Search QSI sound cards or Phoenix Sound. Both have amazing sound quality. My personal opinion is that QSI seems to be the best bang for the buck.


----------



## lownote (Jan 3, 2008)

I have a soundcard from small scale railways which has excellent sound for under 100 bucks. You can hear samples at the website 

http://www.smallscalerailway.com/ 


The downsides are 

A: the Chuff stops when the whistle blows 
B: there's little provision for control of the sounds 

But it's small, easy to install and runs on a 9 volt battery. 



I decided that a QSI card, which can be had for $130-150, is a better buy. 


MRC makes a G scale sound module for $59. They make a diesel and a stema model 

http://www.wholesaletrains.com/Detail.asp?ID=200520217 

I haven't tried it 


Dallee makes sound cards that are very inexpensive but their steam sounds get terrible reviews


----------



## Greg Elmassian (Jan 3, 2008)

You will get more responses posting this on the DCC forum or sound forum, as opposed to the forum dedicated to indoor railways... 
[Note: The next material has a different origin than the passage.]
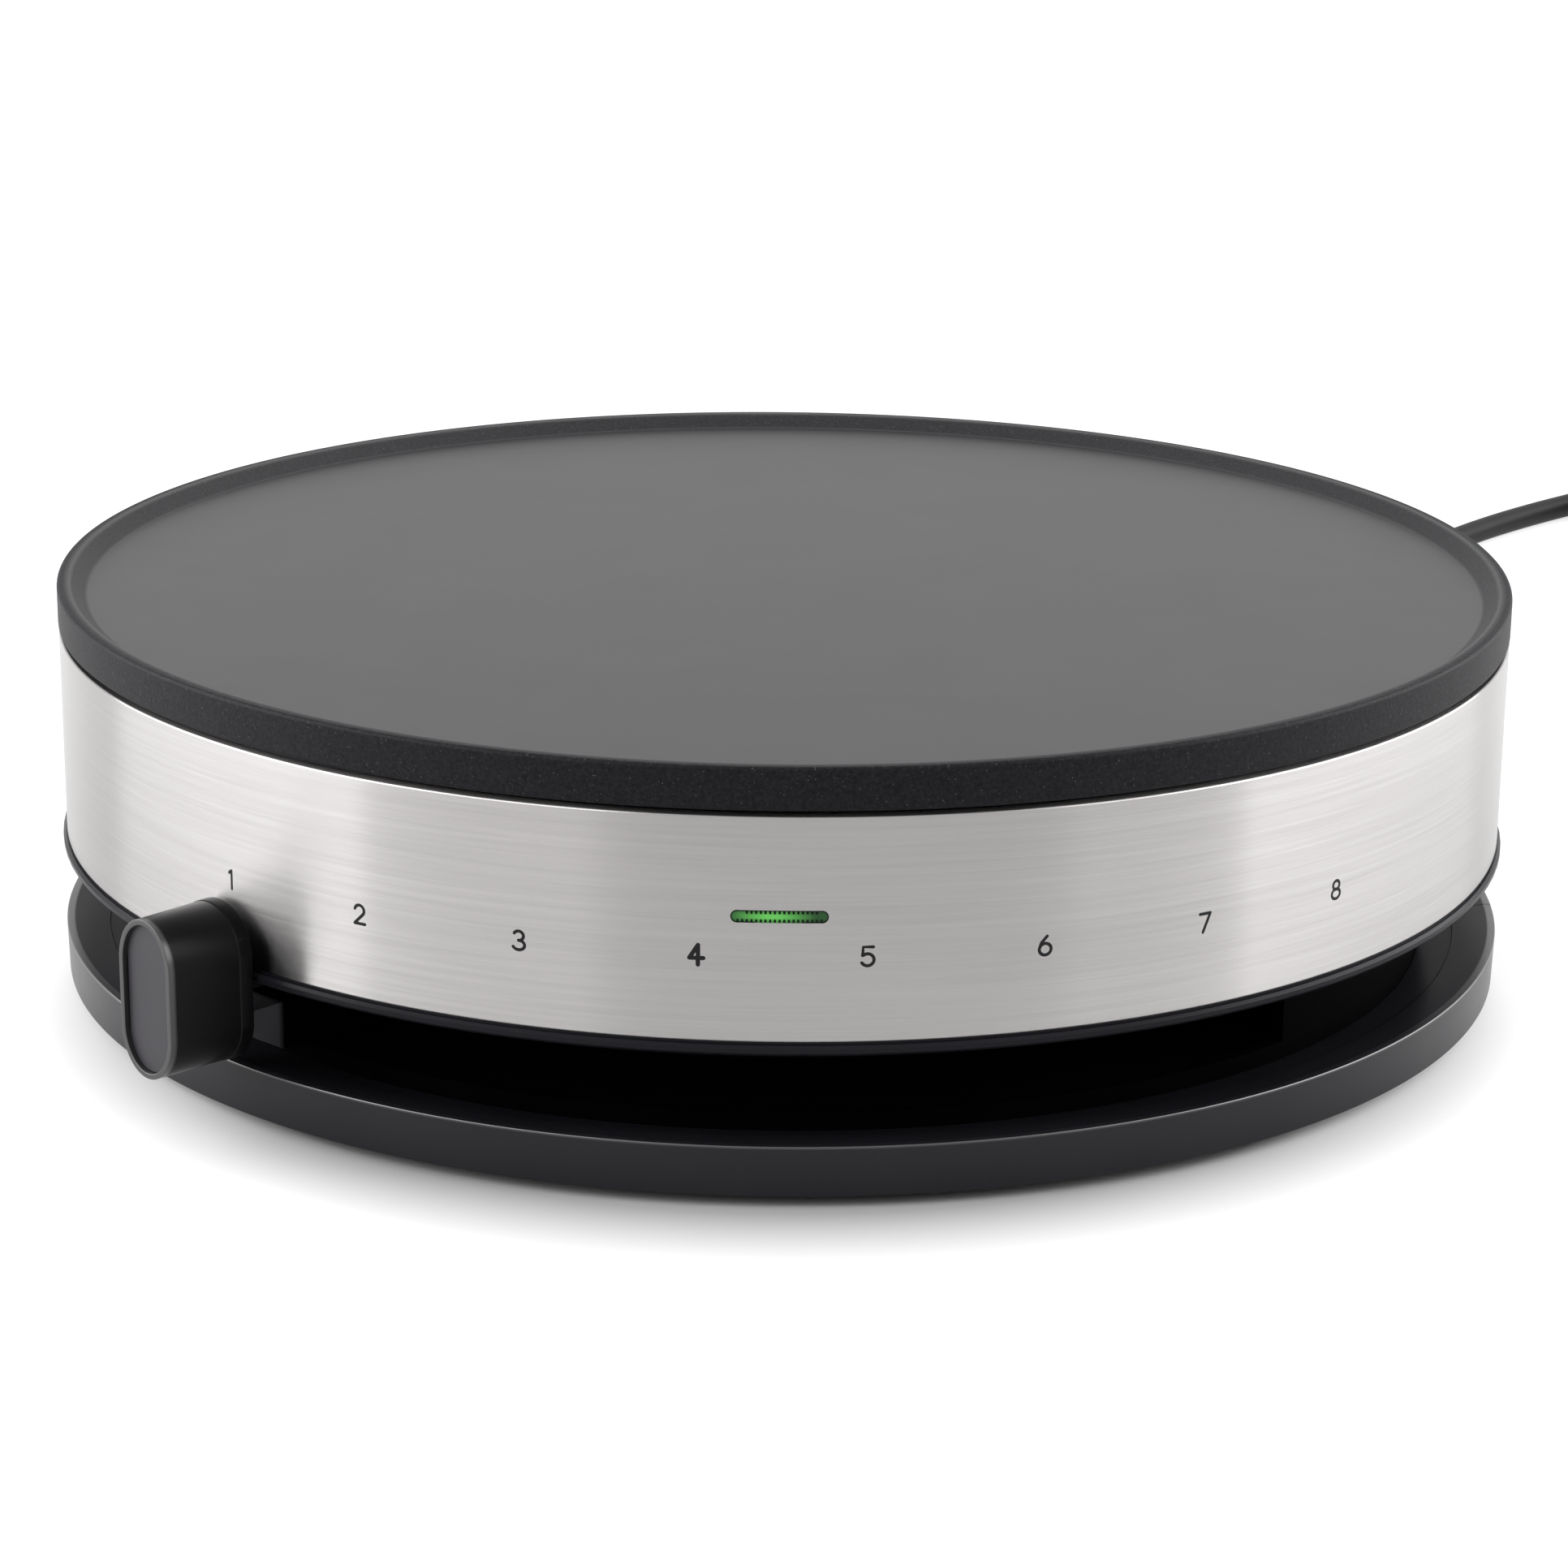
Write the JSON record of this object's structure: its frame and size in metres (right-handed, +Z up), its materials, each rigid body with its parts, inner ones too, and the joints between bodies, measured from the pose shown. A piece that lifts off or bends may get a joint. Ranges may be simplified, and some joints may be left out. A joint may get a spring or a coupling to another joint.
{
  "type": "electric crepe maker",
  "caption": "Round electric crepe maker: a dark cast cooking plate with a low rim on a brushed steel band, a narrow waist and a base tray with a swinging temperature lever.",
  "frame": {"origin": "on the table under the middle of the cooking plate", "axes": "+Z up along the axis of the plate; the front with the temperature scale faces -Y, +X is to the right seen from the front, and the mains lead leaves at the back towards +X"},
  "size_m": [0.5284, 0.6535, 0.0921],
  "materials": {
    "plate_coating": "cast aluminium with a dark, fine-grained non-stick coating",
    "steel": "brushed round the band",
    "sheet_steel": "plain sheet and turned steel",
    "zinc": "zinc-plated fastener",
    "housing": "satin black, heat-resistant",
    "knob": "satin black",
    "insert": "dark grey, flat",
    "lens": "green, clear",
    "lamp": "clear",
    "sheath": "oxidised",
    "insulator": "off-white, ceramic in the real object",
    "contact": "bright",
    "bimetal": "plain",
    "rubber": "soft black",
    "brown_lead": "smooth",
    "blue_lead": "smooth",
    "earth_lead": "smooth",
    "white_lead": "smooth",
    "cord": "satin black jacket",
    "pins": "nickel-plated"
  },
  "bodies": {
    "base": {"base_tray": "housing", "bimetal_strip": "bimetal", "bracket_screw": "zinc", "clamp_screws": "zinc", "clip_screw": "zinc", "coil_tie": "cord", "contact_rivets": "contact", "contact_springs": "contact", "cooking_plate": "plate_coating", "cord_clamp": "housing", "cord_coil": "cord", "cord_entry": "cord", "earth_lead": "earth_lead", "earth_tab": "sheet_steel", "element_pins": "sheet_steel", "element_seals": "insulator", "fuse_clip": "sheet_steel", "fuse_leads": "white_lead", "fuse_sleeve": "insulator", "heat_shield": "sheet_steel", "heating_element": "sheath", "housing_pan": "housing", "indicator_holder": "insulator", "indicator_lamp": "lamp", "indicator_lens": "lens", "lead_grommet": "rubber", "lever_washer": "insulator", "line_lead": "brown_lead", "mains_cores": "white_lead", "neutral_lead": "blue_lead", "plate_screws": "zinc", "plate_spacers": "sheet_steel", "plug_body": "cord", "plug_cord": "cord", "plug_pins": "pins", "power_cord": "cord", "rubber_feet": "rubber", "steel_band": "steel", "strain_relief": "rubber", "terminal_block": "insulator", "terminal_screws": "zinc", "thermal_fuse": "bimetal", "thermostat_bracket": "sheet_steel", "thermostat_insulators": "insulator", "thermostat_rivet": "zinc", "tray_screws": "zinc", "waist_ring": "housing"},
    "lever": {"lever_arm": "knob", "lever_knob": "knob", "knob_insert": "insert", "thermostat_spindle": "sheet_steel"}
  },
  "joints": [
    {"name": "temperature_lever", "type": "hinge", "parent": "base", "child": "lever", "pos_m": [0, 0, 0.02], "axis": [0, 0, 1], "range_deg": [0, 88]}
  ]
}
You might find your questions already answered too! 

Regards, Greg


----------



## Torby (Jan 2, 2008)

I have the Small Scale Railways board in my Bachmann 4-6-0 and the Dallee board in my Mallet. I like the Small Scale board better. Going to change the Dallee board for the QSI.


----------



## Mik (Jan 2, 2008)

I find the sound....and smoke, annoying. Especially indoors. Particularly when it is somebody else's (at a public running or show). To each his own, I guess. I'm sure the Glenn Miller, Benny Goodman, and Dorsey Brothers stuff I play when I run trains at home would probably bother someone who was into thrash metal as well. 
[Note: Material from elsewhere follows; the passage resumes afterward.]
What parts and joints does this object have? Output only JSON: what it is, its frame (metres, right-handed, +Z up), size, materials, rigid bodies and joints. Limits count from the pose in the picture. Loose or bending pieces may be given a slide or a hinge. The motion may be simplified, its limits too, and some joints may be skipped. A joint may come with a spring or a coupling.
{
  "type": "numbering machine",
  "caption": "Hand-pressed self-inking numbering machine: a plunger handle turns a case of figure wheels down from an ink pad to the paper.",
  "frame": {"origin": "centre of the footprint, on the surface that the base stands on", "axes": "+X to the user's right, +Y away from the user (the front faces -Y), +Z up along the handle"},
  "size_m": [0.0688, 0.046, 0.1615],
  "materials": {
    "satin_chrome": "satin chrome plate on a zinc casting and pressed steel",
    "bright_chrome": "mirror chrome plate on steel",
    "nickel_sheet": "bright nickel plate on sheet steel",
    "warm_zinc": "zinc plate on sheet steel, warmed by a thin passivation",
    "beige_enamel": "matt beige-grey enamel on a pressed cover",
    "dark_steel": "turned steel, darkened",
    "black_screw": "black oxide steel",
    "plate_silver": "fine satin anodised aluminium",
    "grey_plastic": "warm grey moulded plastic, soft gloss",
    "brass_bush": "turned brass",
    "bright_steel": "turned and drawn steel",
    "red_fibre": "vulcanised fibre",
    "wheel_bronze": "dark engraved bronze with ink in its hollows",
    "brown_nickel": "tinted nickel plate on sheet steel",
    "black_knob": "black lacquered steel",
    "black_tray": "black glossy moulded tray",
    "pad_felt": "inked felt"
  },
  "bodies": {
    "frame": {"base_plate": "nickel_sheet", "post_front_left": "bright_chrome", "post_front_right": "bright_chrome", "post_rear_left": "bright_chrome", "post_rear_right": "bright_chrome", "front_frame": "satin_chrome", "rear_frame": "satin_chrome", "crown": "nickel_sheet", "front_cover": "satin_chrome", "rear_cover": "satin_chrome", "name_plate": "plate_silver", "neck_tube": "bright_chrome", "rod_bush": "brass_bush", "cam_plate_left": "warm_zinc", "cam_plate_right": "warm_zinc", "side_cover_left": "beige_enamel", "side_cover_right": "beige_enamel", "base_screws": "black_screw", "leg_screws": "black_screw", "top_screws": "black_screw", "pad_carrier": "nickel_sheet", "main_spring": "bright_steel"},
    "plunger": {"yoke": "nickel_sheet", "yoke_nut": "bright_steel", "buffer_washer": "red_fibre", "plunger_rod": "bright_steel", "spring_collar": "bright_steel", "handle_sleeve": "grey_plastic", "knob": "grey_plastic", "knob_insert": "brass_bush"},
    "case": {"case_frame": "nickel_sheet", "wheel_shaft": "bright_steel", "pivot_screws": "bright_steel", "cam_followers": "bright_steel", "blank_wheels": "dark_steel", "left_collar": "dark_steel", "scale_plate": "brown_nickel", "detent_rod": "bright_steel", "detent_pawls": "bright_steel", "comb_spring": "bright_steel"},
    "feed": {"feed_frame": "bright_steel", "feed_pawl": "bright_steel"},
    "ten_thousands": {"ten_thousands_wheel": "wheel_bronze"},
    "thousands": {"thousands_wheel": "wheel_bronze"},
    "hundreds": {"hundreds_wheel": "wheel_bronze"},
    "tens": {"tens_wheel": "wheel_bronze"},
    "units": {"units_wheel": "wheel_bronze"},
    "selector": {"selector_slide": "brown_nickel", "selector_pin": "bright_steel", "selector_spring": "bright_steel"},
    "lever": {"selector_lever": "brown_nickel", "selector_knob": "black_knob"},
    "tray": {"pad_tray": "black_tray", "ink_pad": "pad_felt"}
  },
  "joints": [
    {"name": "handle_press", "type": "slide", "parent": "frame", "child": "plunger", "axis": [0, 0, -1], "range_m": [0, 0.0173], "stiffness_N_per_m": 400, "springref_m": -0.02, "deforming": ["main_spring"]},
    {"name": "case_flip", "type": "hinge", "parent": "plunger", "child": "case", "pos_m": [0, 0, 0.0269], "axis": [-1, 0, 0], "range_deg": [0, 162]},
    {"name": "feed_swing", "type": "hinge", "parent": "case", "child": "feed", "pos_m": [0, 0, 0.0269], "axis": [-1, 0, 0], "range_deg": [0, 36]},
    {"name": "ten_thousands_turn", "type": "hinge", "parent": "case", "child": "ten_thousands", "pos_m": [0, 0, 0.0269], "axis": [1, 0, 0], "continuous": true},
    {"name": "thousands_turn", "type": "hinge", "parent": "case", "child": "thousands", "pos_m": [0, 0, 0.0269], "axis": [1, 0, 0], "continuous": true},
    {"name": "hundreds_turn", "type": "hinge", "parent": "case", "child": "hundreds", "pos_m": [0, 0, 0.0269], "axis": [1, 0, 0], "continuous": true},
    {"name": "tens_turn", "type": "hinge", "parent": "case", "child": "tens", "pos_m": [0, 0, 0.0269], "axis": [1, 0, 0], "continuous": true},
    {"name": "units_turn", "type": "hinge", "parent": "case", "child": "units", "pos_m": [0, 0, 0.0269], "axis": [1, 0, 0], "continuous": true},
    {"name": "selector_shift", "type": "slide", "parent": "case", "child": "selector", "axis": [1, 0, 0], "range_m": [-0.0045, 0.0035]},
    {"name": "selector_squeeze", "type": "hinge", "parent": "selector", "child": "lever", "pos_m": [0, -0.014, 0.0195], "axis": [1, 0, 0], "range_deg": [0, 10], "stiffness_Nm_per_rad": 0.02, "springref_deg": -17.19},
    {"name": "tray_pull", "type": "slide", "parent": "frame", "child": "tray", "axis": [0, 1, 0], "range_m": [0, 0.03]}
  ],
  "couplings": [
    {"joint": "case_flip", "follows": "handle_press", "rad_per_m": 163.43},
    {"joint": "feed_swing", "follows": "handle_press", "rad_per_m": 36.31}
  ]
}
BTW, I once had someone who was part of an O scale outfit running super smoky MTH stuff with the sound cranked up complain that my small live steam boat sounded annoying and stank, so :shrug: ... lol


----------



## Semper Vaporo (Jan 2, 2008)

Posted By Mik on 09/17/2008 11:41 AM
I find the sound....and smoke, annoying. Especially indoors. Particularly when it is somebody else's (at a public running or show). To each his own, I guess. I'm sure the Glenn Miller, Benny Goodman, and Dorsey Brothers stuff I play when I run trains at home would probably bother someone who was into thrash metal as well. 
BTW, I once had someone who was part of an O scale outfit running super smoky MTH stuff with the sound cranked up complain that my small live steam boat sounded annoying and stank, so :shrug: ... lol




YOU CAN PLAY *THAT* MUSIC ANYTIME!


----------